社会論
- 社会の定義は広範囲におよぶために難しい所があります。余科学の立場としては、社会学を正面から取り上げることはしませんので、ある面から構造論的に論じたいと思います。
- レヴィ=ストロースは、動物がみずからの死すべき運命を知ることを阻むものが社会で、文化はそれを知る人間の対応と述べました。このように社会を機能的に定義した場合、資本主義や格差問題に対する解釈が得られます。
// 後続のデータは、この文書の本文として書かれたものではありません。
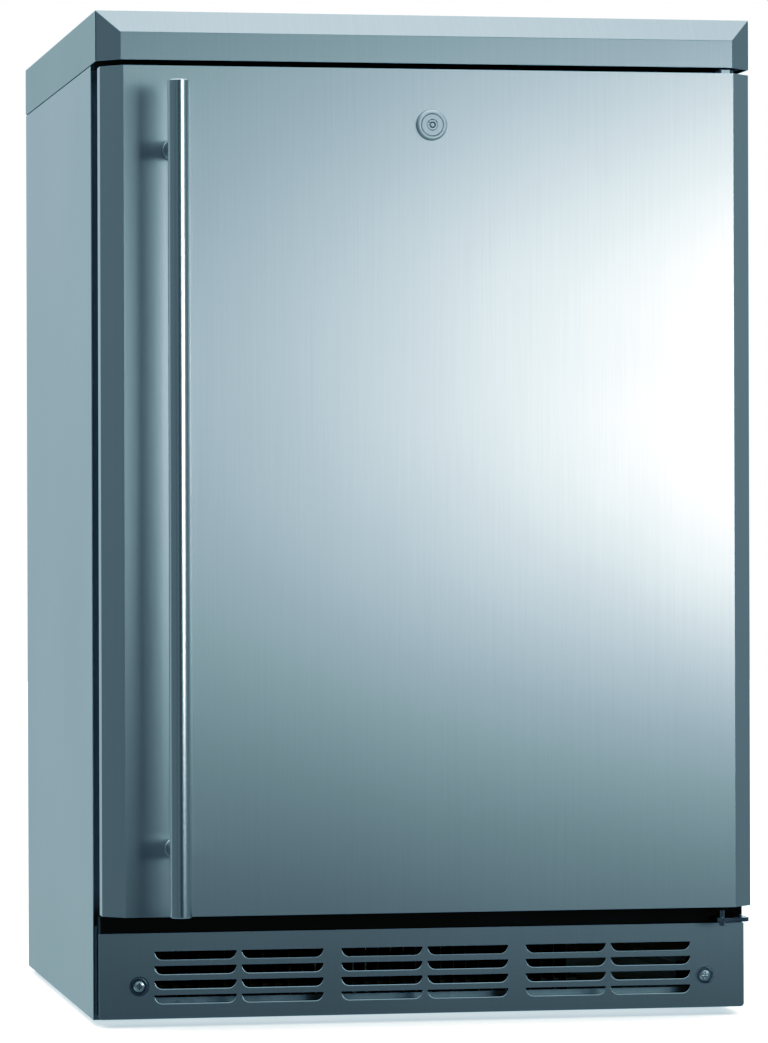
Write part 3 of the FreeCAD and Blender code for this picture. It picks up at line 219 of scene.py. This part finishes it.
SLOT_LOOK = {
    "stainless": "panel", "bright_steel": "bright", "zinc_steel": "zinc", "board": "board",
    "foam": "foam", "white_plastic": "liner", "black_plastic": "black",
    "gasket_rubber": "rubber", "shelf_coating": "wire", "black_paint": "paint",
    "fin_aluminium": "fins", "copper": "copper", "lens": "lens", "circuit_board": "circuit",
}
NODE_LOOK = {"door_skin": "door", "worktop_skin": "top", "kick_plate": "kick",
             # The hinges and hinge screws take the darkened hinge steel as painted shade in their
             # recesses.
             "handle_bar": "bar", "hinge_top": "hinge", "hinge_bottom": "hinge",
             # The condenser is black paint, which also stands in for the shade inside the kick
             # plate slots.
             # The kick cups take the darkened pressed steel as painted shade inside the recessed
             # cups.
             "hinge_screws": "hinge", "kick_cups": "cup", "condenser": "paint",
             "lock_bezel": "satin", "lock_barrel": "satin", "lock_core": "bright",
             # The hinge bushes take the black plastic look as painted shade under the door.
             # The worktop core board takes the near-black rubber look as painted shade in the gap
             # under the worktop front.
             "worktop_core": "rubber", "hinge_bushes": "black",
             # The front frame takes the near-black frame steel as painted shade in the gap round
             # the door.
             "front_frame": "frame"}
for entry in frame["record"]["subparts"]:
    node = frame["nodes"][entry["node"]]
    look = NODE_LOOK.get(entry["node"], SLOT_LOOK[entry["material_slot"]])
    for slot in node.material_slots:
        slot.material = looks[look]


BEND_WIDTHS = {"door_skin": 1.0, "worktop_skin": 1.2, "side_panel_left": 0.35,
               "side_panel_right": 0.35, "kick_plate": 0.4}


def soften(node, width):
    """Give the folds of a sheet metal node their small bend radius."""
    item = frame["nodes"][node]
    weld = item.modifiers.new("join", "WELD")
    weld.merge_threshold = 0.00001
    flats = item.modifiers.new("flats", "DECIMATE")
    flats.decimate_type = "DISSOLVE"
    flats.angle_limit = math.radians(0.5)
    bevel = item.modifiers.new("bend", "BEVEL")
    bevel.width = width
    bevel.segments = 2
    bevel.limit_method = "ANGLE"
    bevel.angle_limit = math.radians(30)
    shading = item.modifiers.new("shading", "WEIGHTED_NORMAL")
    shading.weight = 100


for node, width in BEND_WIDTHS.items():
    soften(node, width * MM)


# ---------------------------------------------------------------- mesh helpers

def add_piece(name, body, look, shape, sharp=35):
    """Turn a bmesh into a smooth-shaded piece that rides on a body."""
    bmesh.ops.recalc_face_normals(shape, faces=shape.faces)
    mesh = bpy.data.meshes.new(name)
    shape.to_mesh(mesh)
    shape.free()
    mesh.shade_smooth()
    mesh.set_sharp_from_angle(angle=math.radians(sharp))
    mesh.materials.append(looks[look])
    piece = bpy.data.objects.new(name, mesh)
    bpy.context.scene.collection.objects.link(piece)
    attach(piece, body)
    return piece


def add_ring(shape, middle, across, other, radius, sides):
    """Circle of vertices in the plane of two directions."""
    turns = [2 * math.pi * step / sides for step in range(sides)]
    return [shape.verts.new(middle + radius * (across * math.cos(turn) + other * math.sin(turn)))
            for turn in turns]


def bridge_rings(shape, rings, closed=False):
    """Quads between rings of vertices that have the same count."""
    following = rings[1:] + rings[:1] if closed else rings[1:]
    for first, second in zip(rings, following):
        for i in range(len(first)):
            j = (i + 1) % len(first)
            shape.faces.new((first[i], first[j], second[j], second[i]))


def add_tube(shape, points, radius, sides=8):
    """Round bar along a path, with flat ends."""
    points = [Vector(point) for point in points]
    rings = []
    across = (points[1] - points[0]).orthogonal()
    for i, point in enumerate(points):
        before = points[max(i - 1, 0)]
        after = points[min(i + 1, len(points) - 1)]
        ahead = (after - before).normalized()
        across = (across - ahead * across.dot(ahead)).normalized()
        other = ahead.cross(across)
        rings.append(add_ring(shape, point, across, other, radius, sides))
    bridge_rings(shape, rings)
    shape.faces.new(rings[0])
    shape.faces.new(rings[-1])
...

- 現代社会は競争社会であることは、ほぼ異論がない所と思われます。上記の定義に則れば、競争は死すべき運命を知ることを阻むものとしてとても有効な手段です。資本主義はその起源を辿ればそのような概念が発明された上で実現されたものではなく、人類社会に自然に定着したものであると考えるべきでしょう。資本主義を説くものとして有名な「資本論」がありますが、共産主義を唱えたマルクスとエンゲルスの著作であり、資本主義は共産主義の対義語として明確化されたものと捉えることが自然と考えます。そして、資本主義は競走を大いに促すものですから、資本主義社会は競走社会になります。
- しかし必ずしも競争社会である必要はありません。かつての少数部族には、競走のような競走のない穏やかな社会があったと聞きます。実際にそういった社会は実現可能だと思われますが、世界の組織化・平坦化が進み、社会の巨大化が進む中では、死すべき運命を知ることを阻むものとして万人に通用する強力な慣性の力が必要であり、その唯一と言ってよいものこそが、競走ということになります。
- 競走が強力なのは、頭脳の構造によるものです。競走は序列であるので脳が最も得意とすることです。詳しくは頭脳論に述べます。